I AGa 84/18
Białystok Court of Appeal



[Clout Case 1809; Abstract prepared by Maciej Zachariasiewicz, National Correspondent]

The parties concluded a contract for the sale of oak wood. The contract provided for the delivery of a certain amount of wood on a monthly basis from Polish sellers to a German buyer. The wood was transported to a facility in Poland where it was packed in containers, sealed and then redirected to a port. It was then loaded on a ship and sent to faraway destinations (not otherwise defined by the court) to subpurchasers who purchased the wood from the buyer. The buyer did not examine the wood nor cause it to be examined. Only when the goods were received by the subpurchasers at their final destination were various defects discovered (including insufficient amount of wood and too boarding that was too short). The buyer then refused to make full payments for the wood. The sellers sued for the rest of the price in a Polish court. The court of first instance found for the sellers and ordered the buyer to pay the remaining part of the price. The buyer appealed.
The central question in the case was whether the buyer should have examined the goods while they were still in Poland, before they were dispatched to subpurchasers. The buyer contended that it was sufficient to examine the goods upon their receipt at the final destination by the sub-purchasers. The Court of Appeals disagreed. It noted that unless otherwise agreed by the parties, the goods should be examined at the place of delivery determined in accordance with Article 31 CISG. In the case at hand this was where the wood was loaded to containers (which was in Poland). The Court underlined that it would have been reasonable to examine the goods at that occasion and not wait for them to be delivered at their final destination, which was thousands of kilometers away. The buyer could have hired an agent to examine the wood or ask the goods’ carrier to do so. The Court pointed out that the alleged defects of the wood (boarding that was too short) could have been discovered upon visual, routine scrutiny before the wood was loaded to containers. In fact, the buyer never examined the goods or caused them to be examined but merely waited for the notification by the sub-purchasers. The Court found Article 38(3) CISG not to be applicable.

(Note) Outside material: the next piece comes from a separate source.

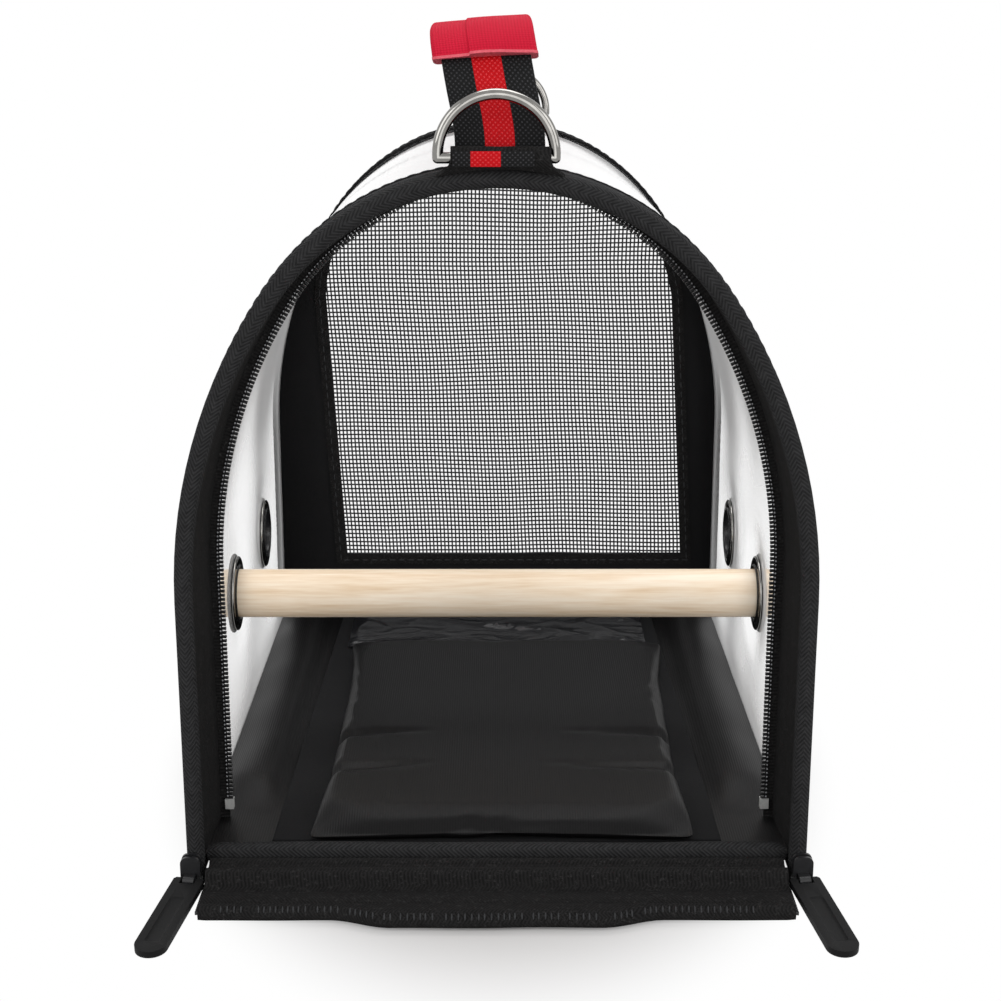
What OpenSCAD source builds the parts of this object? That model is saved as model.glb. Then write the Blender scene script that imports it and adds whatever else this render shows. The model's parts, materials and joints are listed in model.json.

The Court also noted that the time limit for notifying a lack of conformity ran from the moment the lack of conformity ought to have been discovered (Article 39 CISG), which in this case was the moment when the goods were to be examined. This time must not exceed what is reasonable under the circumstances. The Court found that the notification only after the buyer learned of the defects from its sub-purchasers was not within the reasonable time pursuant to Article 39 CISG. Therefore, the buyer had lost its right to rely on a lack of conformity, including the remedies specified in Articles 46, 49, 50 and 74 CISG.